Dataset records ▸
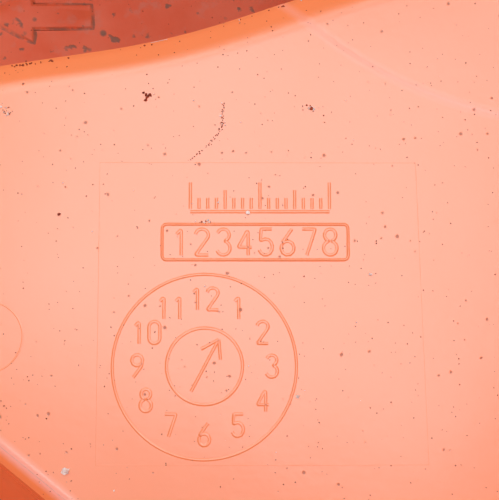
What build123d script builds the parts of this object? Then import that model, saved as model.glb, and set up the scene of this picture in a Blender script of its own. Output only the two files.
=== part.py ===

---

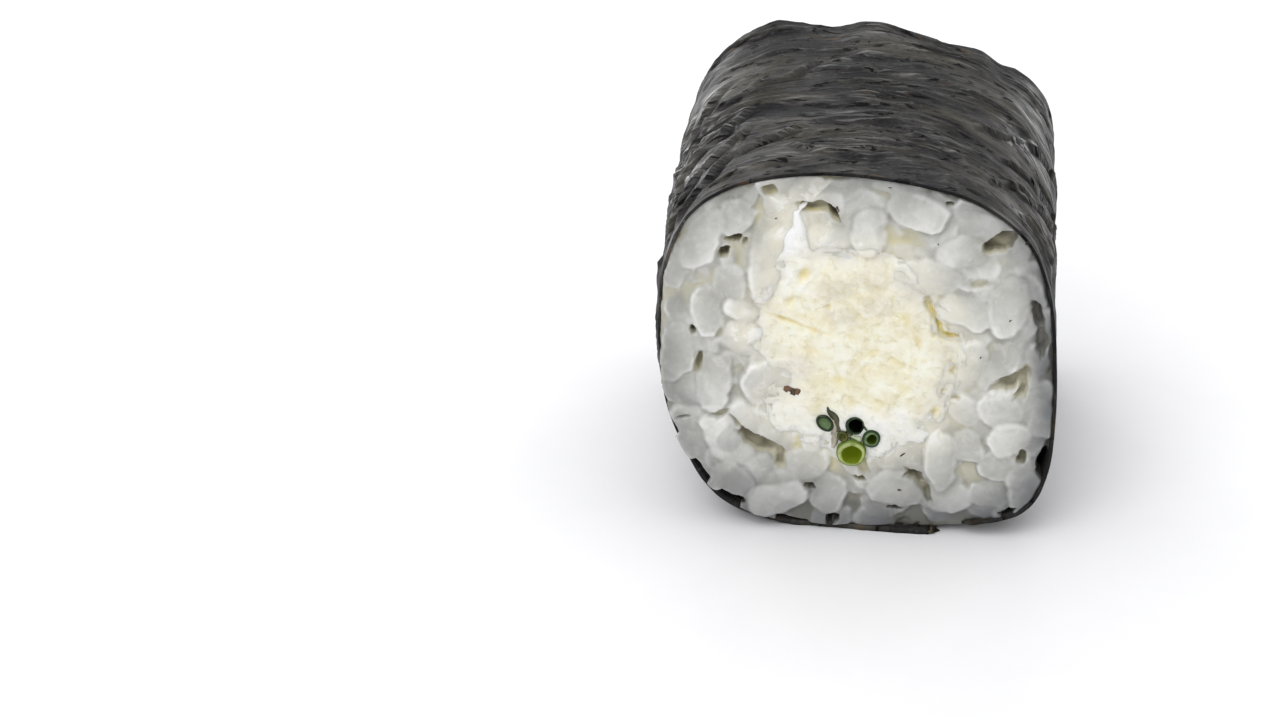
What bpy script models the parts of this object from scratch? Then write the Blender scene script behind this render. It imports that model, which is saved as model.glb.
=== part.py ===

---

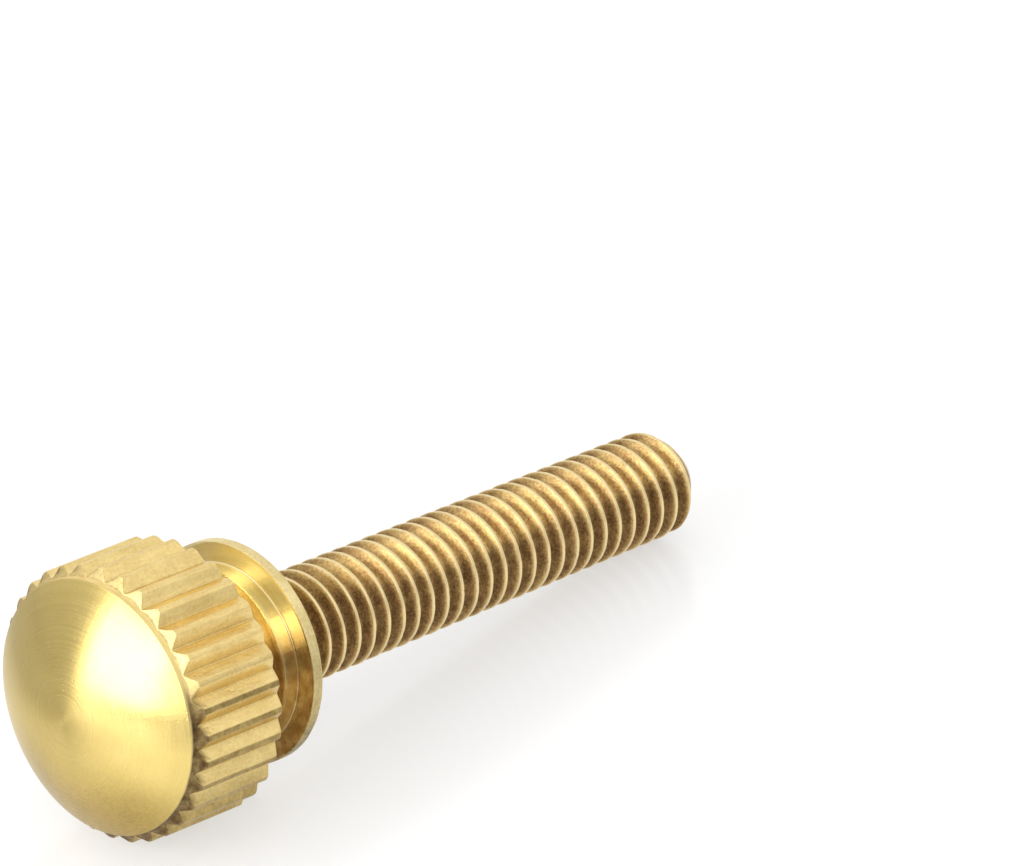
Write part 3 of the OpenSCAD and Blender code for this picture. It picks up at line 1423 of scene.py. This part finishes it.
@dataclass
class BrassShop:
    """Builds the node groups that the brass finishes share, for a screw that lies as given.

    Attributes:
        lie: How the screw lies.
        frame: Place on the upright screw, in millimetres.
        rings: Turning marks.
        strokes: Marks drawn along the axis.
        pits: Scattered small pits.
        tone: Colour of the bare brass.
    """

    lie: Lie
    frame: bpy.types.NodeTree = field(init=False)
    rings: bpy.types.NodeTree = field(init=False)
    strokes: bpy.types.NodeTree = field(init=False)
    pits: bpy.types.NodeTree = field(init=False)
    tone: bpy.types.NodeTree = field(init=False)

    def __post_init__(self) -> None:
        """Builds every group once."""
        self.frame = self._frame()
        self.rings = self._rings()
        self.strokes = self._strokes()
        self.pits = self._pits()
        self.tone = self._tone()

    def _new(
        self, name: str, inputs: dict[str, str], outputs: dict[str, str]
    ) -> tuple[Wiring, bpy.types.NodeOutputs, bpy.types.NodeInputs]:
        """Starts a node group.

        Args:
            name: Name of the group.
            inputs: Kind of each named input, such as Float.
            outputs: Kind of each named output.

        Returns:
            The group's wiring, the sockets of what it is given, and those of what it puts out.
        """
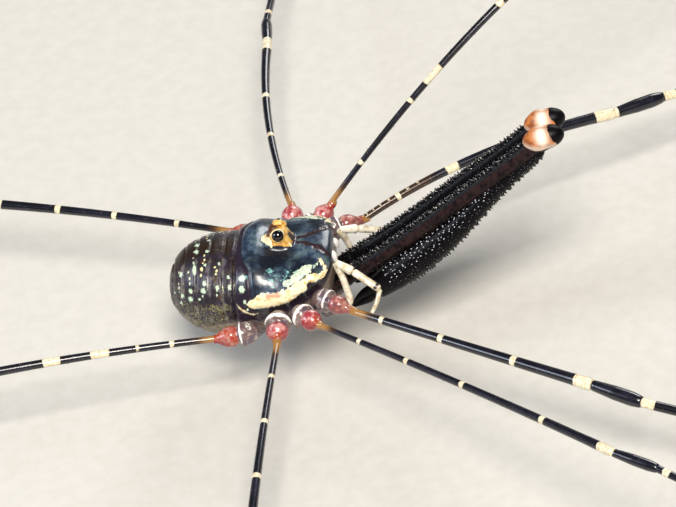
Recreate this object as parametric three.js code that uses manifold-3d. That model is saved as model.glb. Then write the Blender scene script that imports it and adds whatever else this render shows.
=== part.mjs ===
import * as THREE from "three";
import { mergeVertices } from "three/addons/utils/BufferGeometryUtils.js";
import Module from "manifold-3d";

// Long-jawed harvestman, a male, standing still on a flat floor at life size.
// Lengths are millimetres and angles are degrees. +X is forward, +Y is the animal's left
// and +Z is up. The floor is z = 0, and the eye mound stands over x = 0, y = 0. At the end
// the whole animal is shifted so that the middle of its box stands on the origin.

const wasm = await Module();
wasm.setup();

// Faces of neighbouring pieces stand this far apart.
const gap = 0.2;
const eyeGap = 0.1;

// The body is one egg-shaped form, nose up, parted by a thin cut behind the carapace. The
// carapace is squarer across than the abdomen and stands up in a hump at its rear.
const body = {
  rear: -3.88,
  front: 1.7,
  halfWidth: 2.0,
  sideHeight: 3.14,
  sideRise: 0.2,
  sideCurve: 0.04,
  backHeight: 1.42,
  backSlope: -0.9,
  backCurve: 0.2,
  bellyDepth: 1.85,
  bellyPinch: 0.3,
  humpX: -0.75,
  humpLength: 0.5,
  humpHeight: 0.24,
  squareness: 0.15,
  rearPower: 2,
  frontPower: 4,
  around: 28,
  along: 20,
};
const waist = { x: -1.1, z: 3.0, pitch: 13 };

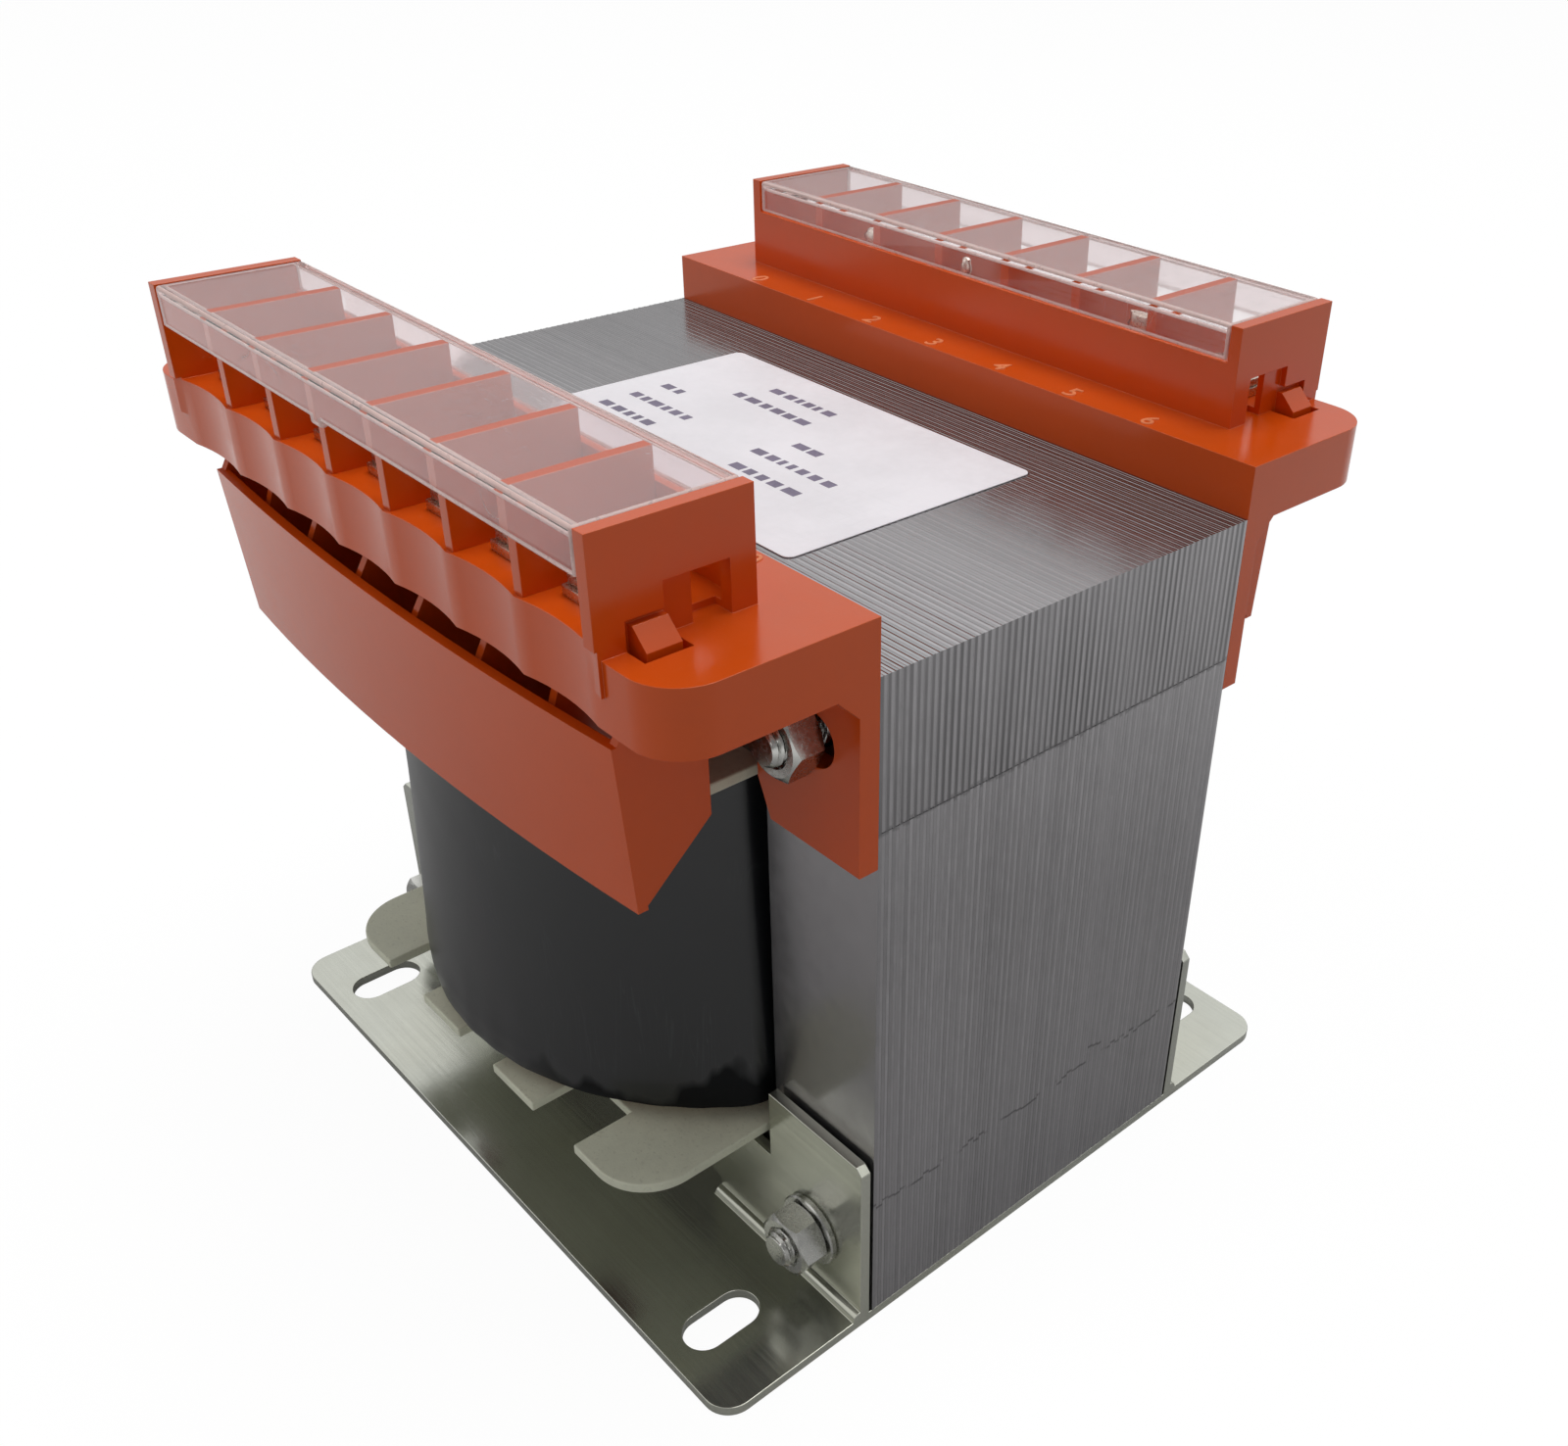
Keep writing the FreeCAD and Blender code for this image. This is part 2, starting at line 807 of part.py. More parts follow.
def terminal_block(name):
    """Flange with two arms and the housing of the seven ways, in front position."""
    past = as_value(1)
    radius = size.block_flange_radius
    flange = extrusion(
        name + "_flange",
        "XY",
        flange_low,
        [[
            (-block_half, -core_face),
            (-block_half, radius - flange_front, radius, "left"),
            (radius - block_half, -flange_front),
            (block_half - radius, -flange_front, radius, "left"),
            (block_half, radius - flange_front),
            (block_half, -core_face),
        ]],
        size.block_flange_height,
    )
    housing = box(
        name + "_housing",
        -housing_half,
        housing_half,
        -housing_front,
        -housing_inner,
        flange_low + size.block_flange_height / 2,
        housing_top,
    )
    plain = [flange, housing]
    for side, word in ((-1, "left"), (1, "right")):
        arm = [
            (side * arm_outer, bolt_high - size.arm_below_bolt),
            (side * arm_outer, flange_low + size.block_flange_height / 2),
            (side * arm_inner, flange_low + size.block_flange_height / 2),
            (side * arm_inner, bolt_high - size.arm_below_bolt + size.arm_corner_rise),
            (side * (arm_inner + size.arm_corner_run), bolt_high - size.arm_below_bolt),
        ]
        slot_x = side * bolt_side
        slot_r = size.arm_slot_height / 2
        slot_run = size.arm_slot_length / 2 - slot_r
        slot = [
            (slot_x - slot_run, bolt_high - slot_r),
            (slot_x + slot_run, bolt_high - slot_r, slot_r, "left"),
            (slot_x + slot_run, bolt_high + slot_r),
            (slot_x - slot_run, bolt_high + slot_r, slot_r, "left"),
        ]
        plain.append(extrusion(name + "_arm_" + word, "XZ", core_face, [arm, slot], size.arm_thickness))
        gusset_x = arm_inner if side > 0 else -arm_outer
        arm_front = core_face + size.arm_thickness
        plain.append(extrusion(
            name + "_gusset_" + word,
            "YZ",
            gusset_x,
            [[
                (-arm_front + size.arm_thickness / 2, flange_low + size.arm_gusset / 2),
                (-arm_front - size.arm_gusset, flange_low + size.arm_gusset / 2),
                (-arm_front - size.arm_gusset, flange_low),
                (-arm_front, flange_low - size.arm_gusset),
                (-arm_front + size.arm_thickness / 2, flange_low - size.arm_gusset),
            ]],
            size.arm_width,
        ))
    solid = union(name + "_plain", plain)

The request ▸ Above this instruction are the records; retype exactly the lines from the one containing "Write part 3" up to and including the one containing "lies as given.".

Result of the exercise ▸
Write part 3 of the OpenSCAD and Blender code for this picture. It picks up at line 1423 of scene.py. This part finishes it.
@dataclass
class BrassShop:
    """Builds the node groups that the brass finishes share, for a screw that lies as given.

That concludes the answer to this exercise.